> CHALLENGE:
Copy out all of the material exactly as presented.

> SUPPLIED DATA:

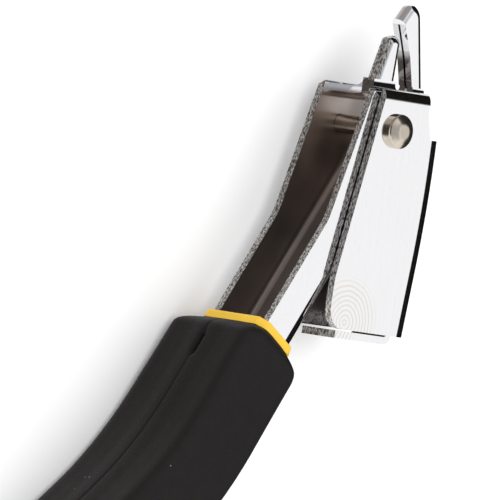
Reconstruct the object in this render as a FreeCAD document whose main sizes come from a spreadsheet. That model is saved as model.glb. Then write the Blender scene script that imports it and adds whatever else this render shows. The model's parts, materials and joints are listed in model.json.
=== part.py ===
import FreeCAD, Part
import math
import os
import Sketcher

# Upholstery staple lifter: a pressed channel handle with a short jaw, a pressed shoe with a
# long jaw that straddles it, one pivot rivet through both, and a sleeved rubber grip.
# Drawing frame: origin on the pivot, +X up towards the jaws, +Y towards the handle's open
# back, +Z across the tool. The finished pieces are moved so that the tool lies on its side
# with the origin under the middle of its box.

DIMENSIONS = {
    # pressed steel of both channels
    "steel": 2.0,
    "running_gap": 0.3,
    # handle channel
    "channel_width": 20.0,
    "channel_depth": 12.6,
    "channel_bend": 4.0,
    "lean": 31.2,
    "web_ahead": 9.9,
    "kink_down": 31.2,
    "upper_lean": 16.3,
    "web_start": -4.0,
    "handle_end": 106.0,
    "shoulder_top": 10.2,
    "shoulder_front": 7.8,
    # short jaw
    "short_back": 0.6,
    "short_tip_back": 3.5,
    "short_tip_front": 8.3,
    "short_reach": 24.8,
    "short_root": 2.0,
    "short_heel": 1.4,
    "short_corner": 1.0,
    "short_nose": 2.0,
    "short_chin": 1.5,
    "short_chin_drop": 1.3,
    "web_reach": 16.0,
    "kink_round": 14.0,
    "shoulder_round": 2.2,
    "root_ease": 0.6,
    "root_skin": 0.15,
    "sheet_skin": 0.5,
    "taper_from": 8.5,
    # lifting shoe
    "edge_min": 0.05,
    "shoe_top": 10.8,
    "shoe_bottom": 52.9,
    "shoe_bend": 3.0,
    "web_bend": 5.0,
    "shoe_front_top": 18.6,
    "shoe_front_mid": 18.9,
    "shoe_front_low": 16.1,
    "shoe_sweep": 300.0,
    "shoe_back_top": 5.6,
    "shoe_back_low": 15.3,
    "shoe_heel_round": 5.5,
    "shoe_bow_at": 20.0,
    "shoe_heel_at": 40.0,
    "relief_drop": 1.0,
    "relief_top": 11.0,
    "relief_low": 13.0,
    "roof_back": 9.0,
    "roof_side_front": 12.4,
    # long jaw
    "long_root_back": 14.2,
    "long_root_front": 19.0,
    "long_seam": 0.7,
    "long_tip_back": 7.3,
    "long_tip_front": 13.2,
    "long_reach": 33.7,
    "long_root": 0.8,
    "long_waist_drop": 14.4,
    "long_waist_back": 4.4,
    "long_waist_round": 30.0,
    "beak_drop": 5.6,
    "beak_back": 0.5,
    "beak_edge": 1.5,
    "hook_drop": 4.7,
    "hook_back": 0.6,
    "tip_rise": 0.4,
    "tip_front": 3.0,
    "tip_round": 2.3,
    "brow_drop": 1.9,
    "brow_front": 0.7,
    "brow_round": 4.2,
    # floor tab of the shoe
    "tab_back": 5.3,
    "tab_half": 5.9,
    "tab_drop": 2.5,
    # pivot rivet
    "rivet_shank": 5.0,
    "rivet_clearance": 0.08,
    "rivet_seat": 0.02,
    "rivet_crown": 3.0,
    "rivet_lip": 0.9,
    "rivet_head": 9.0,
    "rivet_wall": 1.5,
    "rivet_height": 2.7,
    # yellow sleeve
    "collar_down": 64.6,
    "collar_height": 2.5,
    "collar_width": 23.0,
    "collar_behind": 5.5,
    "collar_ahead": 11.8,
    "collar_corner": 4.0,
    "collar_back_corner": 2.4,
    "collar_round": 1.5,
    "sleeve_wall": 1.0,
    "sleeve_fit": 0.05,
    "sleeve_end": 109.0,
    # rubber grip
    "grip_gap": 0.3,
    "grip_width": 30.0,
    "grip_behind": 11.2,
    "grip_ahead": 13.8,
    "grip_bend_at": 114.0,
    "grip_bend": 17.6,
    "grip_bend_round": 125.0,
    "grip_end": 172.0,
    "grip_butt": 10.0,
    "grip_lip": 2.5,
}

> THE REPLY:
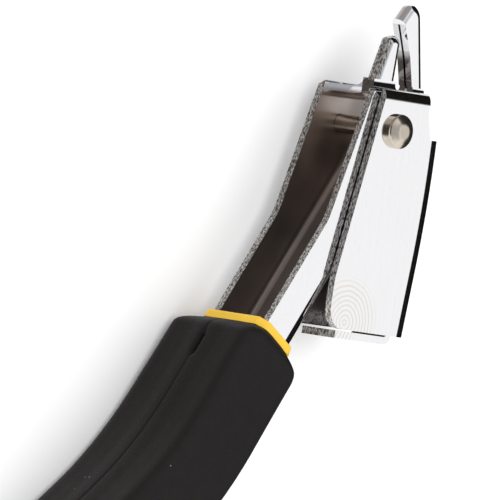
Reconstruct the object in this render as a FreeCAD document whose main sizes come from a spreadsheet. That model is saved as model.glb. Then write the Blender scene script that imports it and adds whatever else this render shows. The model's parts, materials and joints are listed in model.json.
=== part.py ===
import FreeCAD, Part
import math
import os
import Sketcher

# Upholstery staple lifter: a pressed channel handle with a short jaw, a pressed shoe with a
# long jaw that straddles it, one pivot rivet through both, and a sleeved rubber grip.
# Drawing frame: origin on the pivot, +X up towards the jaws, +Y towards the handle's open
# back, +Z across the tool. The finished pieces are moved so that the tool lies on its side
# with the origin under the middle of its box.

DIMENSIONS = {
    # pressed steel of both channels
    "steel": 2.0,
    "running_gap": 0.3,
    # handle channel
    "channel_width": 20.0,
    "channel_depth": 12.6,
    "channel_bend": 4.0,
    "lean": 31.2,
    "web_ahead": 9.9,
    "kink_down": 31.2,
    "upper_lean": 16.3,
    "web_start": -4.0,
    "handle_end": 106.0,
    "shoulder_top": 10.2,
    "shoulder_front": 7.8,
    # short jaw
    "short_back": 0.6,
    "short_tip_back": 3.5,
    "short_tip_front": 8.3,
    "short_reach": 24.8,
    "short_root": 2.0,
    "short_heel": 1.4,
    "short_corner": 1.0,
    "short_nose": 2.0,
    "short_chin": 1.5,
    "short_chin_drop": 1.3,
    "web_reach": 16.0,
    "kink_round": 14.0,
    "shoulder_round": 2.2,
    "root_ease": 0.6,
    "root_skin": 0.15,
    "sheet_skin": 0.5,
    "taper_from": 8.5,
    # lifting shoe
    "edge_min": 0.05,
    "shoe_top": 10.8,
    "shoe_bottom": 52.9,
    "shoe_bend": 3.0,
    "web_bend": 5.0,
    "shoe_front_top": 18.6,
    "shoe_front_mid": 18.9,
    "shoe_front_low": 16.1,
    "shoe_sweep": 300.0,
    "shoe_back_top": 5.6,
    "shoe_back_low": 15.3,
    "shoe_heel_round": 5.5,
    "shoe_bow_at": 20.0,
    "shoe_heel_at": 40.0,
    "relief_drop": 1.0,
    "relief_top": 11.0,
    "relief_low": 13.0,
    "roof_back": 9.0,
    "roof_side_front": 12.4,
    # long jaw
    "long_root_back": 14.2,
    "long_root_front": 19.0,
    "long_seam": 0.7,
    "long_tip_back": 7.3,
    "long_tip_front": 13.2,
    "long_reach": 33.7,
    "long_root": 0.8,
    "long_waist_drop": 14.4,
    "long_waist_back": 4.4,
    "long_waist_round": 30.0,
    "beak_drop": 5.6,
    "beak_back": 0.5,
    "beak_edge": 1.5,
    "hook_drop": 4.7,
    "hook_back": 0.6,
    "tip_rise": 0.4,
    "tip_front": 3.0,
    "tip_round": 2.3,
    "brow_drop": 1.9,
    "brow_front": 0.7,
    "brow_round": 4.2,
    # floor tab of the shoe
    "tab_back": 5.3,
    "tab_half": 5.9,
    "tab_drop": 2.5,
    # pivot rivet
    "rivet_shank": 5.0,
    "rivet_clearance": 0.08,
    "rivet_seat": 0.02,
    "rivet_crown": 3.0,
    "rivet_lip": 0.9,
    "rivet_head": 9.0,
    "rivet_wall": 1.5,
    "rivet_height": 2.7,
    # yellow sleeve
    "collar_down": 64.6,
    "collar_height": 2.5,
    "collar_width": 23.0,
    "collar_behind": 5.5,
    "collar_ahead": 11.8,
    "collar_corner": 4.0,
    "collar_back_corner": 2.4,
    "collar_round": 1.5,
    "sleeve_wall": 1.0,
    "sleeve_fit": 0.05,
    "sleeve_end": 109.0,
    # rubber grip
    "grip_gap": 0.3,
    "grip_width": 30.0,
    "grip_behind": 11.2,
    "grip_ahead": 13.8,
    "grip_bend_at": 114.0,
    "grip_bend": 17.6,
    "grip_bend_round": 125.0,
    "grip_end": 172.0,
    "grip_butt": 10.0,
    "grip_lip": 2.5,
}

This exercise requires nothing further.